バクシーシとホームシック

 

 ダージリンの後、ガントクという町へ行った。外国人旅行者の姿は全くなく、たいした見所もなく退屈だった。あまりに暇だったのでバクシーシをしてしまった。
その日は金曜日。散歩のついでにある回教寺院を訪ねた。入口に腰を下ろし、昼の合同礼拝をボケーと見ていた。隣には物乞いの子どもが2人座っていた。やがて礼拝が終わりムスリム達が三々五々帰り始めた。2人の子どもは活動を開始し僕はそれを眺めていたが退屈をしのぐことはできない。そこで何となく両手をおわん形にして差し出してみた。するとひとりのムスリムが1ルピーを入れてくれたのだ。これはイケルと思い調子にのってバクシーシ、バクシーシと連発しながらムスリム達に喜捨を求めた。演技派の僕は泣きそうな顔を作り自分が本当の物乞いになったような気分でバクシーシを続けた。約20分の熱演の末22ルピーと70パイサを獲得。一方、2人の子供たちは10ルピー札を何枚も握っていた。さすがはプロや。格が違うで。良い暇つぶしにはなったがあとからものすごく惨めな気分になった。稼いだお金でキットカットを食べたがますます惨めになった。物乞いという行為はやはり惨めなことなのだ。それを感じることもなく物乞いをして生きている人々を悲惨だと思った。そんな人々がそこらじゅうにいるインドという国はやはり大きな問題を抱えている。

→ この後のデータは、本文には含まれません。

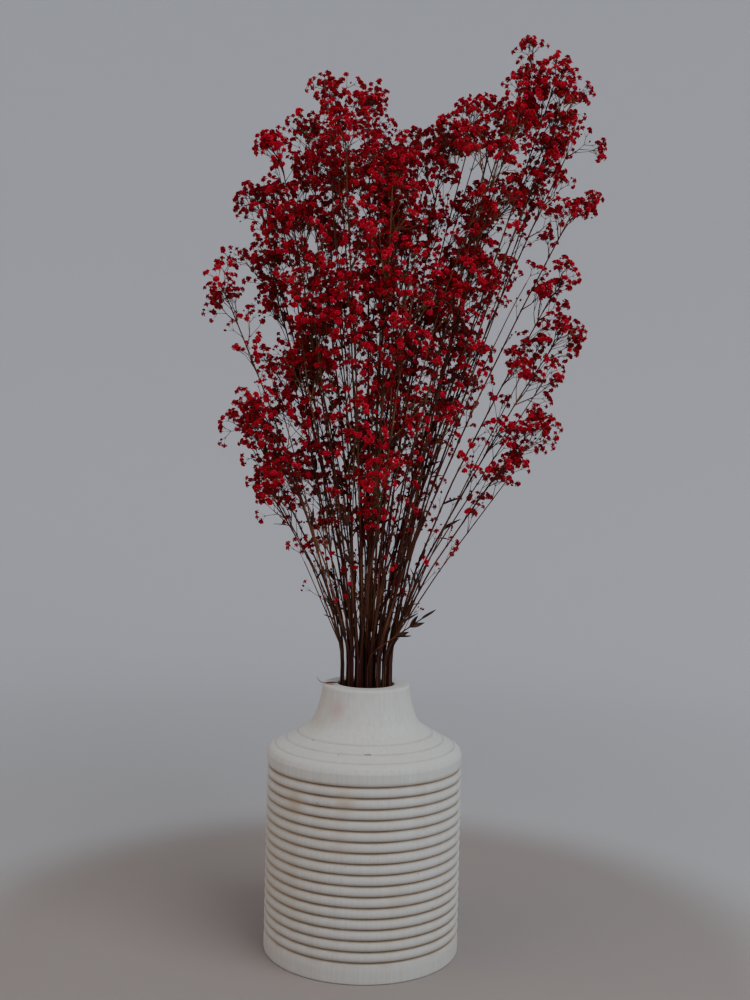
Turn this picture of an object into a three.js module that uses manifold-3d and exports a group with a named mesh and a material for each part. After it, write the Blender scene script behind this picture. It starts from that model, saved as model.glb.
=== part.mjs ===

ガントクの後も1週間ほど旅行者がほとんどいないような町を転々とした。そして2週間前カトマンズへ到着。さすがにこの町は旅行者が多い。安宿の集まるタメル地区は両替店、旅行代理店、土産物店などが軒を連ねる。この町ではとにかく日本食ばかり食べた。各種定食が2ドルからと安い。しかも本場の味。標高1400メートルなので涼しくて非常に過ごしやすい。先日は露天風呂にも行った。台湾以来の湯船は気持ちが良かった。しかし日本的なものに触れすぎたせいか、最近少しホームシック気味。先を考えるととてつもなく長く感じる。この町とも今日でお別れ。今夜のバスで発つ。明日の今ごろはまた暑いインドだ。そして聖地バラナシへと旅は続く。